### Information supplied

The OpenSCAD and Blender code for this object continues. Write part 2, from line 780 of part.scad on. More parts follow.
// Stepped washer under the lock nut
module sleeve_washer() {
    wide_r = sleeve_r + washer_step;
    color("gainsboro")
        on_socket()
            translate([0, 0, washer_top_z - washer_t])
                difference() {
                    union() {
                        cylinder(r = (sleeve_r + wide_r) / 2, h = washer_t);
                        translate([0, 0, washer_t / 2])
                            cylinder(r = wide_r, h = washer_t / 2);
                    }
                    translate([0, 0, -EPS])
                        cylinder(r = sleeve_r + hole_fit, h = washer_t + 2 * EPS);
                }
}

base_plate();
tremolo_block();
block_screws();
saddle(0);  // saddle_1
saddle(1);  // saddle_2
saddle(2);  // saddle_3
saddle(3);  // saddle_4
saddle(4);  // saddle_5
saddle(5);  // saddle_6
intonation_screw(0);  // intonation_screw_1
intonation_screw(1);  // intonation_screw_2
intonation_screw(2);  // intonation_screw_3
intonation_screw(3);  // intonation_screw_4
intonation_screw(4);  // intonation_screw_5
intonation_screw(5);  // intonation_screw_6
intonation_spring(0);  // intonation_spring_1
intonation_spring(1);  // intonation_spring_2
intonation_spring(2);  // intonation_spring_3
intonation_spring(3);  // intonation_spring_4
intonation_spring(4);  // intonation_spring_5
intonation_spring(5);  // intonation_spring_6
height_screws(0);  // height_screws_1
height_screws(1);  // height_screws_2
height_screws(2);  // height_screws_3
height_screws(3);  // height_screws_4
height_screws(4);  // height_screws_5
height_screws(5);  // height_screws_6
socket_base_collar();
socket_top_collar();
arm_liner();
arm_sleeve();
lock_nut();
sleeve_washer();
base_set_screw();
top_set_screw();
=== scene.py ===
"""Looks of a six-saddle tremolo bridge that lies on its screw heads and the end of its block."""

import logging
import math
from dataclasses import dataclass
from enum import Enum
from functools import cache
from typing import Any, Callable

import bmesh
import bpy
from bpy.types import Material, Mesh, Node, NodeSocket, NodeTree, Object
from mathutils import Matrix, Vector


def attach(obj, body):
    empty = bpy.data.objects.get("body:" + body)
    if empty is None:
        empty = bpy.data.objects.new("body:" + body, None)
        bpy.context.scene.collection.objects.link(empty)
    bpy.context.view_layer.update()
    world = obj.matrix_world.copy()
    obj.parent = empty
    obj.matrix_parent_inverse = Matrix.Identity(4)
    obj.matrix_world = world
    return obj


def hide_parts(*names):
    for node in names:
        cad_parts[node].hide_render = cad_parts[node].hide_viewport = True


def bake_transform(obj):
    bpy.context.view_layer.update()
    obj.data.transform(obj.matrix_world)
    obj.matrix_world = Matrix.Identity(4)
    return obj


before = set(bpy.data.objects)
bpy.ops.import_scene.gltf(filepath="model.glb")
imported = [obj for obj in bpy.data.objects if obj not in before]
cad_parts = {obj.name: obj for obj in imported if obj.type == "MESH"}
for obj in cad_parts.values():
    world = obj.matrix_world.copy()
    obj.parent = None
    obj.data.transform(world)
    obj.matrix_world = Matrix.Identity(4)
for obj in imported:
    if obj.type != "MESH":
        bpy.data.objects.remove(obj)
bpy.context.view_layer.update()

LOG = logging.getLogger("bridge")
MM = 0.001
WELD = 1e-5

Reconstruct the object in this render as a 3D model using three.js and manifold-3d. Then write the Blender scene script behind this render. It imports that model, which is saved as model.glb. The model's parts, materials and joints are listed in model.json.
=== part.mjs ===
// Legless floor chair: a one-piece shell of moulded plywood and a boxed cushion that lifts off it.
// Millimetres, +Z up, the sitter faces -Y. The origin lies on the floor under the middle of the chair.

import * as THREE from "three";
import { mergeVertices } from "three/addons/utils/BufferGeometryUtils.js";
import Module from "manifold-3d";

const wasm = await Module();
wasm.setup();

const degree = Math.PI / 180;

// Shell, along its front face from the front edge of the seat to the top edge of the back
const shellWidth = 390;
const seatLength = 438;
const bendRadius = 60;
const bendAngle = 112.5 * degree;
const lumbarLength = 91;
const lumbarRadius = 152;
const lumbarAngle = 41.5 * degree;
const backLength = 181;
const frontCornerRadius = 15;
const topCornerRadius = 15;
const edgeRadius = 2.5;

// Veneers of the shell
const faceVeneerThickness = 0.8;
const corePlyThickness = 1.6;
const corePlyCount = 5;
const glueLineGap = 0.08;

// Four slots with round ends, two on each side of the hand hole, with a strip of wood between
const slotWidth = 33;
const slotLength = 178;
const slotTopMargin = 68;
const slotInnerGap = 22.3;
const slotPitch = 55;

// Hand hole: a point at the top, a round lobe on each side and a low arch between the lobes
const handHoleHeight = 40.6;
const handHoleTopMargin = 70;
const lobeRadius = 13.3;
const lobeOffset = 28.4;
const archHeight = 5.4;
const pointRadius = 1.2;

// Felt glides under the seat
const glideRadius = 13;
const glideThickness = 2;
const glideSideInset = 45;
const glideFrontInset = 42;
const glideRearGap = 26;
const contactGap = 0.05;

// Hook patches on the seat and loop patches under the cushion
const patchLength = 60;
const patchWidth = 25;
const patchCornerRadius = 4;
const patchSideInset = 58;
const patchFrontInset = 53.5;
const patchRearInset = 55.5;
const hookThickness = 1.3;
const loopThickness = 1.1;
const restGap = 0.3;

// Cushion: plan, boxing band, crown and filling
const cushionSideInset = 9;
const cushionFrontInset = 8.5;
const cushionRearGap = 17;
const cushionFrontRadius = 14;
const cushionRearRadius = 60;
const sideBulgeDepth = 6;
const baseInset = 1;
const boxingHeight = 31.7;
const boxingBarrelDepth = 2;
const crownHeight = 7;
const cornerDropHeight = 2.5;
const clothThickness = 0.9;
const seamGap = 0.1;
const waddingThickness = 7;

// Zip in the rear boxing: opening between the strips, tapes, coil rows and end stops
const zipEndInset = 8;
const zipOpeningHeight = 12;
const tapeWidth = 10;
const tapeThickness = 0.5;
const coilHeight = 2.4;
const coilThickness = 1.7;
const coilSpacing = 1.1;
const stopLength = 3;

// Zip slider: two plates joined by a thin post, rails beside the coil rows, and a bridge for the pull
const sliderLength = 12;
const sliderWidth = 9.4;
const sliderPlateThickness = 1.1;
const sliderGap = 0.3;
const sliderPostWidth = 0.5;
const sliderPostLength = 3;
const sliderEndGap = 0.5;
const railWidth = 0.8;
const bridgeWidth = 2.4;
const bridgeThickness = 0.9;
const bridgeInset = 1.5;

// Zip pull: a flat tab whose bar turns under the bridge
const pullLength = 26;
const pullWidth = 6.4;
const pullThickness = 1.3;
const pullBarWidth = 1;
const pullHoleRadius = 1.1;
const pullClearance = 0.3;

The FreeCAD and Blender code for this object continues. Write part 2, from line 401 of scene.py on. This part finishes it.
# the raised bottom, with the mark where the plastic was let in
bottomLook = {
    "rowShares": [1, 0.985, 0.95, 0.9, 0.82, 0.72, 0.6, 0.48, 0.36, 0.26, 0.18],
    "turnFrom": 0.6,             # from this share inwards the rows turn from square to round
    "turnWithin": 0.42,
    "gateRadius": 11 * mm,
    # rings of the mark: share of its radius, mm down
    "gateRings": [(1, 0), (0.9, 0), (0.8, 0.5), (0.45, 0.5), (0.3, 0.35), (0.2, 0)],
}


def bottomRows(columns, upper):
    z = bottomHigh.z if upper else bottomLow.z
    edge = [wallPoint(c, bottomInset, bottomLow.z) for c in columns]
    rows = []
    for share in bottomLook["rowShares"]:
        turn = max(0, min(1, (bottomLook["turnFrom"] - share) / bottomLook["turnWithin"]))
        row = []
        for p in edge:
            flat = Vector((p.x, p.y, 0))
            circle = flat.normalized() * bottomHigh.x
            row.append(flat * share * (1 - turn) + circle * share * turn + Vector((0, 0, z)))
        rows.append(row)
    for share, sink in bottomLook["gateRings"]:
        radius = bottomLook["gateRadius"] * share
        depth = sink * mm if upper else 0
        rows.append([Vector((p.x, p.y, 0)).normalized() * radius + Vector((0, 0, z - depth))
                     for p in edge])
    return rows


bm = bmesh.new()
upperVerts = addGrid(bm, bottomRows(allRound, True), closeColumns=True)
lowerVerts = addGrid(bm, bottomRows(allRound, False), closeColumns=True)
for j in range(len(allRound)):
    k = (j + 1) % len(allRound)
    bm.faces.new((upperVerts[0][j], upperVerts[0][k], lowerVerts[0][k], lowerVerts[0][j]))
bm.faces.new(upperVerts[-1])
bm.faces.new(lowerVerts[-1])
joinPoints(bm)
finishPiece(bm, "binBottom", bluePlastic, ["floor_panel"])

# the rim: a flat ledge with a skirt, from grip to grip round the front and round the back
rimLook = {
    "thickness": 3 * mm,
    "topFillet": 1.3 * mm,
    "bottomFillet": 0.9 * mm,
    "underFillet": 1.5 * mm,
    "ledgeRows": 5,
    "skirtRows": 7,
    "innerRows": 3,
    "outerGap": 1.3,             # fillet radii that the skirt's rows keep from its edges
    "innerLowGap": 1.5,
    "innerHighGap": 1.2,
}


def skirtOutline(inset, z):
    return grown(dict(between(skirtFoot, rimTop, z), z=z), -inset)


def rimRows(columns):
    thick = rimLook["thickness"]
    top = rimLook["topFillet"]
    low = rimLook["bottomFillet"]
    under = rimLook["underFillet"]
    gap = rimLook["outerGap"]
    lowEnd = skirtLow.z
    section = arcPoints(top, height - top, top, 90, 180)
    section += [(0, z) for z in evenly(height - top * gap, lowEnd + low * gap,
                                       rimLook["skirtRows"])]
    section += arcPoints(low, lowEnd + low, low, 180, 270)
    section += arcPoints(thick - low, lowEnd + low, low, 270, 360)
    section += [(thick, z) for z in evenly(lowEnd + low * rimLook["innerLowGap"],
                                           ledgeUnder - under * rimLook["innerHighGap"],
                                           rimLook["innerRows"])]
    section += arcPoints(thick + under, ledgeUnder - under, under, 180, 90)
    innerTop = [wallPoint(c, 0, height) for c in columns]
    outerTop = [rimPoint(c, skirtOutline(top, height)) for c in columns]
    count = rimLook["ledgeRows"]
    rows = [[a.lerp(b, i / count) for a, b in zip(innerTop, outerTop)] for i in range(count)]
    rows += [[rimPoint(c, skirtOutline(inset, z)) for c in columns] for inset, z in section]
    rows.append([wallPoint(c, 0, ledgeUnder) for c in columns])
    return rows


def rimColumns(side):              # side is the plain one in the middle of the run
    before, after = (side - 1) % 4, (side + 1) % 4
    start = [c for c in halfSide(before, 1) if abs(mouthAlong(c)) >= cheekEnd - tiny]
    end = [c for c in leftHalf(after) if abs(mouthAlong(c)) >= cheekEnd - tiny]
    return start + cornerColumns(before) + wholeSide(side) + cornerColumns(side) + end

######

Exercise requirements –
Print, without alteration, the lines from the line with "socket_base_collar();" to the line with "obj.parent = empty". Include both of them, and omit every other line.

Solution for this problem –
socket_base_collar();
socket_top_collar();
arm_liner();
arm_sleeve();
lock_nut();
sleeve_washer();
base_set_screw();
top_set_screw();
=== scene.py ===
"""Looks of a six-saddle tremolo bridge that lies on its screw heads and the end of its block."""

import logging
import math
from dataclasses import dataclass
from enum import Enum
from functools import cache
from typing import Any, Callable

import bmesh
import bpy
from bpy.types import Material, Mesh, Node, NodeSocket, NodeTree, Object
from mathutils import Matrix, Vector


def attach(obj, body):
    empty = bpy.data.objects.get("body:" + body)
    if empty is None:
        empty = bpy.data.objects.new("body:" + body, None)
        bpy.context.scene.collection.objects.link(empty)
    bpy.context.view_layer.update()
    world = obj.matrix_world.copy()
    obj.parent = empty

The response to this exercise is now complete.